Repeat exactly, please, the lines that begin at the start of the listing and end at the line holding "CRUMB_ROWS = (0.0, 0.10, 0.30, 0.60)".
# START OF Input data
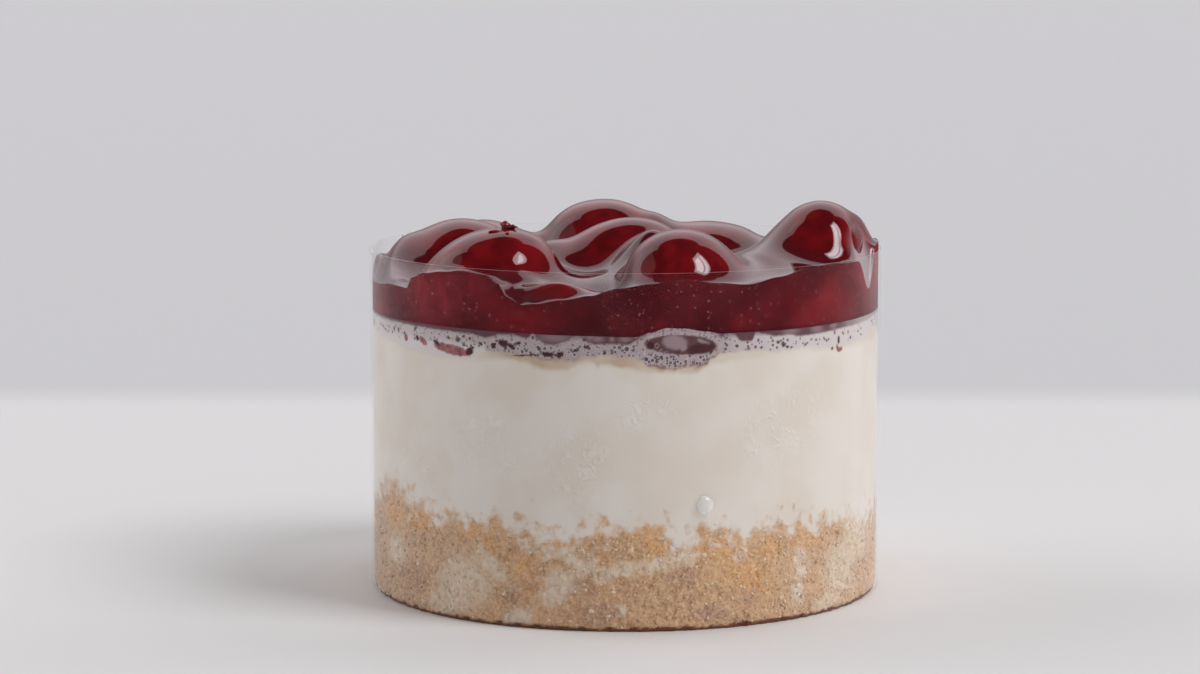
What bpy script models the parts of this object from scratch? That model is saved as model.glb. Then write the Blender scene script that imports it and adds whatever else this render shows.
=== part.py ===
"""Mini cherry cheesecake in a clear band, built from its layers upwards.

A crumb base carries a cream filling. Ten cherries sit on the cream in a wavy
layer of cherry jelly, and a strip of clear film wraps the whole cake with its
two ends lapped at the back. Lengths are in metres, Z is up, and the origin is
the middle of the base's underside. Azimuths are in degrees, 0 at the front
(-Y) and growing towards +X.
"""

import math

import bmesh
import bpy
import numpy as np
from mathutils import Vector, noise

MM = 0.001

# Driving dimensions: the ring that the cake is set in, and the strip round it
RING_RADIUS = 38.1 * MM
STRIP_HEIGHT = 50.8 * MM
CREAM_TOP = 42.0 * MM
BASE_TOP = 13.5 * MM

# Clearances and thin sections
GAP = 0.3 * MM
FILM = 0.25 * MM
FILM_FOOT = 0.4 * MM
CAKE_RADIUS = RING_RADIUS - FILM - GAP
SOCKET_GAP = 0.35 * MM

# Crumb base: its rounded foot, pressed-crumb roughness and shelf under the cream
FOOT_INSET = 0.55 * MM
FOOT_RISE = 2.6 * MM
CRUMB_ROUGH = 0.30 * MM
CRUMB_GRAIN = 2.7 * MM
CRUMB_SHELF = 4.0 * MM
CRUMB_ROWS = (0.0, 0.10, 0.30, 0.60)

# The clear strip's lap, well round the back
LAP_AZIMUTH = 225.0
LAP_ANGLE = 18.0
LAP_RAMP = 14.0
LAP_STEP = FILM + 0.15 * MM

# Mesh fineness: the disc grid is CELLS by CELLS squares with 4 * CELLS rim points
CELLS = 36
RIM_POINTS = 4 * CELLS
CHERRY_SEGMENTS = 20
CHERRY_RINGS = 10
ROUND_EDGE = 40.0

# A pitted cherry's shape: the dent at its stem end and its slight lobes
DENT_DEPTH = 0.09
DENT_SPREAD = 0.42
DENT_DROP = -0.2
LOBE = 0.012

# Jelly: its level between the cherries, and how widely it fillets up to them
JELLY_LEVEL = 48.4 * MM
FILLET = 5.4 * MM
CAP_DEPTH = 1.0 * MM
WALL_REACH = 1.8 * MM
NOTCH_REACH = 1.3 * MM
FALL_FROM = 70.0 * MM
FALL_STEPS = 70
FALL_SHARE = 0.8

# Name, centre x and y, half sizes in x, y and z, yaw and tilt (right side up)
CHERRIES = (
    ("cherry_front_left", (-19.5, -20.2), (9.4, 7.7, 6.1), 12.0, 13.0),
    ("cherry_front", (7.8, -24.8), (7.9, 7.3, 6.3), 20.0, 0.0),
    ("cherry_right", (28.6, -8.5), (7.1, 7.8, 7.6), 0.0, 0.0),
    ("cherry_centre", (-0.4, -6.6), (9.4, 6.9, 6.2), 8.0, 10.0),
    ("cherry_left", (-24.6, 1.6), (8.4, 8.0, 5.8), 0.0, 4.0),
    ("cherry_back", (-3.2, 16.6), (9.1, 8.2, 6.6), -8.0, 0.0),
    ("cherry_back_right", (13.2, 15.8), (7.0, 7.8, 4.9), 0.0, -4.0),
    ("cherry_far_right", (28.4, 8.8), (6.6, 7.0, 4.9), -15.0, 0.0),
    ("cherry_far_left", (-22.2, 18.4), (7.3, 7.6, 4.9), 30.0, 0.0),
    ("cherry_rear", (3.6, 30.0), (7.0, 6.2, 4.6), 0.0, 0.0),
)
CHERRY_SEAT = 0.85 * MM

# Soft swells of jelly with no cherry under them: x, y, rise, half sizes, yaw
SWELLS = (
    (3.8, -14.8, 6.0, 5.2, 3.4, 35.0),
    (-33.0, 2.0, 2.4, 3.2, 6.0, 0.0),
    (20.6, -14.0, 3.6, 8.5, 10.0, -5.0),
    (15.0, -4.0, 0.6, 6.5, 6.0, 0.0),
    (-10.0, -33.5, 1.2, 6.0, 2.4, 15.0),
    (-3.5, -28.0, -2.2, 6.0, 5.5, 15.0),
    (-30.5, -14.0, -1.8, 3.0, 5.0, 20.0),
    (-11.5, -5.0, 3.4, 4.5, 6.0, 0.0),
    (35.4, -4.6, 6.3, 5.6, 6.0, 0.0),
    (22.2, -6.5, 1.1, 2.8, 4.6, 0.0),
    (5.0, 16.0, 4.0, 3.2, 6.0, 0.0),
    (18.6, 14.5, 1.6, 4.0, 6.0, 0.0),
    (-15.4, -29.0, 0.5, 3.4, 1.5, 12.0),
)

# Height of the jelly's edge on the clear strip: azimuth, height above the floor
JELLY_EDGE = (
    (-86.0, 46.2), (-74.0, 46.3), (-64.0, 46.9), (-57.0, 46.8), (-54.6, 48.5),
    (-50.0, 49.4), (-44.0, 49.9), (-38.0, 50.3), (-32.0, 50.0), (-29.0, 48.9),
    (-26.2, 46.9), (-23.5, 46.0), (-20.5, 46.2), (-14.0, 46.9), (-8.0, 47.6),
    (-1.7, 48.7), (5.0, 49.3), (12.2, 49.9), (20.0, 49.2), (27.0, 48.8),
    (35.0, 49.6), (43.5, 50.5), (50.0, 50.6), (58.0, 50.4), (64.0, 50.3),
    (71.0, 50.8), (78.0, 51.8), (94.0, 51.7), (112.0, 48.6), (130.0, 47.8),
    (150.0, 48.8), (168.0, 50.2), (184.0, 49.6), (204.0, 47.6), (226.0, 49.4),
    (244.0, 48.2), (262.0, 49.0),
)

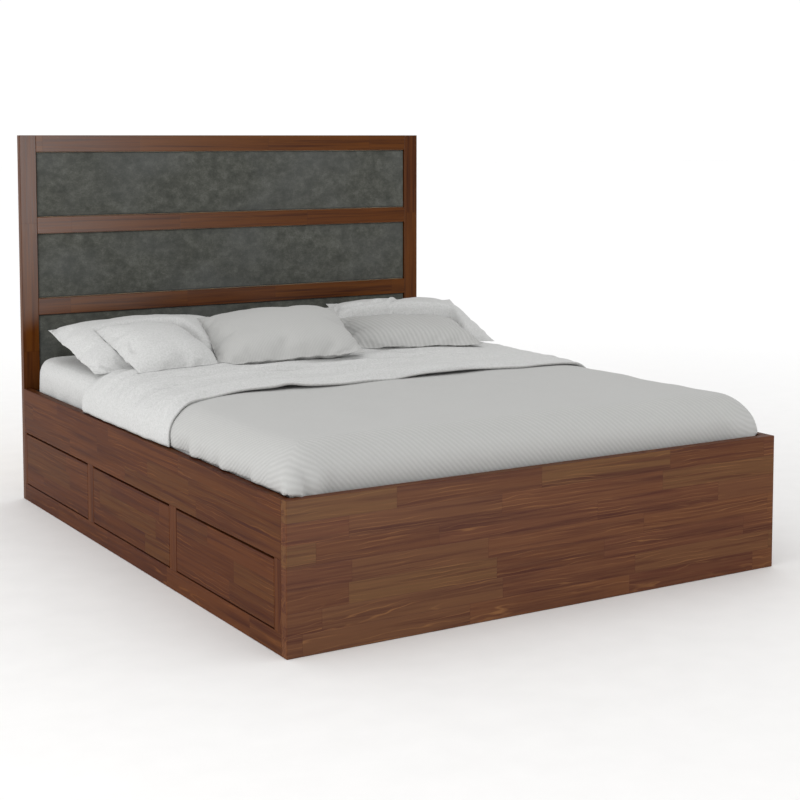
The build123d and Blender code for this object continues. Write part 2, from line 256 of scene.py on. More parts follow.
def glued_wood(name, along, across, stave, start, front, tones, seed, finish, tint_and_shade="ffffff"):
    """Finger-jointed pine staves glued edge to edge, with the stain and lacquer of its finish."""
    shader = Shader(name)
    length, width, depth = timber_axes(shader, along, across)
    depth = shader.minus(depth, front)
    level = shader.math("DIVIDE", shader.minus(width, start), stave)
    row = shader.plus(shader.math("FLOOR", level), seed)
    shift = shader.node("TexWhiteNoise", {"W": row}, noise_dimensions="1D").outputs["Value"]
    run = shader.plus(shader.math("DIVIDE", length, BLOCK_LENGTH), shader.times(shift, 37))
    cells = {"W": run, "Scale": 1.0, "Randomness": 0.8}
    blocks = shader.node("TexVoronoi", cells, voronoi_dimensions="1D", feature="F1")
    ends = shader.node("TexVoronoi", cells, voronoi_dimensions="1D", feature="DISTANCE_TO_EDGE")
    chance = list(shader.node("SeparateColor", {0: blocks.outputs["Color"]}).outputs)
    near_end = shader.span(ends.outputs["Distance"], 0.0008, 0.0026, 1, 0)
    from_middle = shader.math("ABSOLUTE", shader.minus(shader.math("FRACT", level), 0.5))
    joint = stave / 2
    near_edge = shader.span(shader.times(from_middle, stave), joint - 0.0011, joint - 0.0004)
    glue_line = shader.math("MAXIMUM", near_end, near_edge)

    ring = growth_rings(shader, length, width, depth, chance)
    late = shader.ramp(ring, ((0.0, "000000"), (0.76, "000000"), (0.9, "ffffff"), (1.0, "000000")))
    patches = shader.noise(shader.join(length, shader.times(width, 5), depth), 4.3, detail=2)
    figure = shader.times(late, shader.span(patches, 0.45, 0.68, 0.08, 1.0))
    fine = [shader.times(length, 4), shader.times(width, 150), shader.times(depth, 150)]
    fibre = shader.noise(shader.join(*fine), 1.0, detail=4, roughness=0.62)
    own_place = shader.plus(shader.times(length, 1.4), shader.times(chance[1], 9))
    coarse = [own_place, shader.times(width, 52), shader.times(depth, 52)]
    streak = shader.noise(shader.join(*coarse), 1.0, detail=4, roughness=0.55)

    dark, light, line, staves = (tones[key] for key in ("dark", "light", "line", "staves"))
    stops = [(place / (len(staves) - 1), code) for place, code in enumerate(staves)]
    base = shader.ramp(chance[0], stops)
    base = shader.mix(shader.span(streak, 0.46, 0.64, 0, 0.9), base, colour(dark))
    base = shader.mix(shader.span(fibre, 0.38, 0.7, 0, 0.5), base, colour(light))
    base = shader.mix(shader.times(figure, tones["figure"]), base, colour(line))
    base = shader.mix(shader.times(glue_line, 0.35), base, colour(dark))
    # Multiplies in the row's tint; on the frame's sides this tint is painted shade
    shader.set("Base Color", shader.mix(1.0, base, colour(tint_and_shade), "MULTIPLY"))
    smooth, rough, specular, relief_depth, strength = FINISHES[finish]
    relief = shader.plus(shader.times(fibre, 0.6), shader.times(figure, 0.5))
    relief = shader.minus(relief, glue_line)
    shader.set("Roughness", shader.span(fibre, 0.2, 0.8, smooth, rough))
    shader.set("Specular IOR Level", specular)
    shader.bump(relief, relief_depth, strength)
    return shader.material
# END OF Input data
Answer for the task —
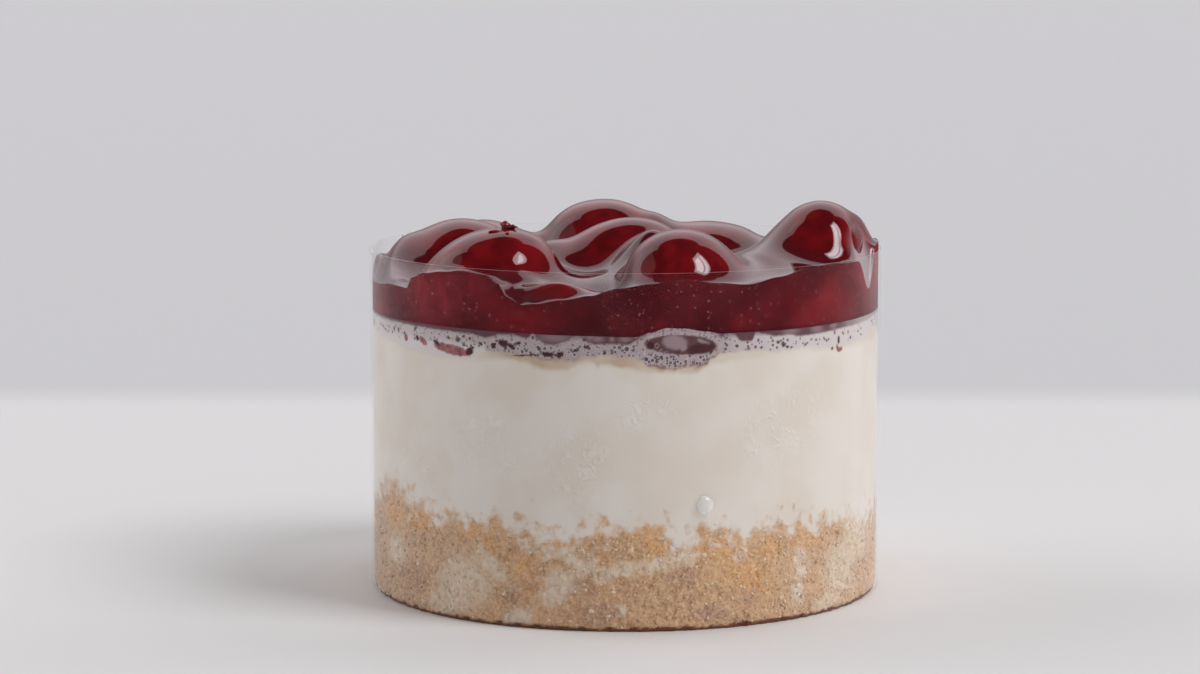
What bpy script models the parts of this object from scratch? That model is saved as model.glb. Then write the Blender scene script that imports it and adds whatever else this render shows.
=== part.py ===
"""Mini cherry cheesecake in a clear band, built from its layers upwards.

A crumb base carries a cream filling. Ten cherries sit on the cream in a wavy
layer of cherry jelly, and a strip of clear film wraps the whole cake with its
two ends lapped at the back. Lengths are in metres, Z is up, and the origin is
the middle of the base's underside. Azimuths are in degrees, 0 at the front
(-Y) and growing towards +X.
"""

import math

import bmesh
import bpy
import numpy as np
from mathutils import Vector, noise

MM = 0.001

# Driving dimensions: the ring that the cake is set in, and the strip round it
RING_RADIUS = 38.1 * MM
STRIP_HEIGHT = 50.8 * MM
CREAM_TOP = 42.0 * MM
BASE_TOP = 13.5 * MM

# Clearances and thin sections
GAP = 0.3 * MM
FILM = 0.25 * MM
FILM_FOOT = 0.4 * MM
CAKE_RADIUS = RING_RADIUS - FILM - GAP
SOCKET_GAP = 0.35 * MM

# Crumb base: its rounded foot, pressed-crumb roughness and shelf under the cream
FOOT_INSET = 0.55 * MM
FOOT_RISE = 2.6 * MM
CRUMB_ROUGH = 0.30 * MM
CRUMB_GRAIN = 2.7 * MM
CRUMB_SHELF = 4.0 * MM
CRUMB_ROWS = (0.0, 0.10, 0.30, 0.60)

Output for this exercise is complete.